Magdalena Gaj, prezes Urzędu Komunikacji Elektronicznej, przekonuje, że tak miało być zawsze. Nie wiadomo jednak, jak skończyłaby się aukcja LTE, gdyby nie publiczna debata z udziałem Zygmunta Solorza-Żaka, jego firm, protesty Play i zainteresowanie polityków. A tak w piątek regulator ogłosił trzecie już w ciągu ostatnich dziewięciu miesięcy konsultacje dokumentacji aukcyjnej częstotliwości 800/2600 MHz (tzw. aukcja LTE). O ile pierwsze dwa projekty aukcji były mocno kontestowane przez P4, operatora sieci Play i firmy Zygmunta Solorza-Żaka, o tyle teraz sytuacja się odwróci. Prezes Gaj zmieniła kształt dokumentacji po myśli polskiego miliardera, który promował pomysł budowy jednej wspólnej sieci w paśmie 800 MHz. Przeprowadził nawet test udowadniający, że z technicznego punktu widzenia sieć zbudowana z wszystkich sześciu (włącznie z należącym do Sferii) bloków częstotliwości będzie działać. Popierał ten pomysł Play, proponując rozwiązanie, w którym każdy z czterech operatorów komórkowych może wygrać tylko jedną czwartą pasma, a warunki aukcji „stymulują" firmy do zawarcia porozumienia o współpracy.
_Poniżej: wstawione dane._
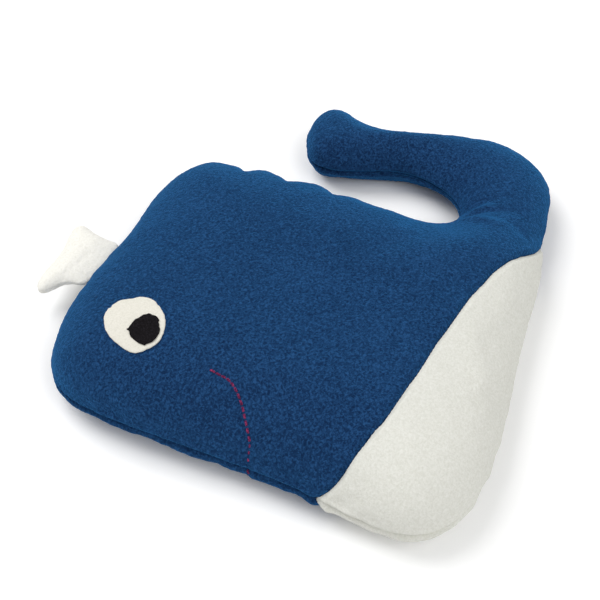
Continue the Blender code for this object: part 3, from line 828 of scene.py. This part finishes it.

Gaj podkreśla dziś, że zawsze była zwolenniczką współpracy operatorów przy budowie sieci LTE, ale też przyznaje, że w dokumentacji zabrakło precyzyjnych zapisów jednoznacznie popychających firmy w kierunku takiego właśnie scenariusza. – W dokumentacji grudniowej i lutowej znalazły się zapisy związane z ograniczeniem współwykorzystywania częstotliwości do 30 MHz (trzech bloków pasma 800 MHz – red.) – mówi prezes UKE. Wówczas jednak operatorzy podnosili, że zapis nie ogranicza w jednoznaczny sposób możliwości budowy sieci z więcej niż trzech bloków.
– Ze złożonych uwag w trakcie konsultacji wynika, że jest to niewystarczające zabezpieczenie przed zaburzeniami konkurencji. Argumenty te przekonały mnie i przenieśliśmy te zapisy do części zobowiązań podejmowanych w ramach aukcji, których niewykonanie skutkuje możliwością cofnięcia rezerwacji częstotliwości – wyjaśnia Magdalena Gaj.
Firmy Zygmunta Solorza-Żaka mogą cieszyć się jeszcze z jednego zapisu. O ile do tej pory mogły starać się tylko o jeden blok częstotliwości 800 MHz, o tyle teraz mogą wystartować po dwa. Zniesiony został bowiem tzw. market cap, czyli limit dla operatorów posiadających już znaczną ilość pobliskich częstotliwości 900 MHz. – Wszystkie podmioty, które będą chciały startować w aukcji, mogą kupić taką samą ilość częstotliwości – przyznaje prezes Gaj.
– Główne zmiany uwypuklone w komunikacie UKE pokazują, że aukcja nabiera charakteru pozornej równości, z negatywnym skutkiem końcowym dla konkurencji i klientów – komentuje Cezary Albrecht z T-Mobile. Jego zdaniem ugruntowany zostanie faktyczny monopol technologiczny w zakresie LTE grupy Solorza-Żaka.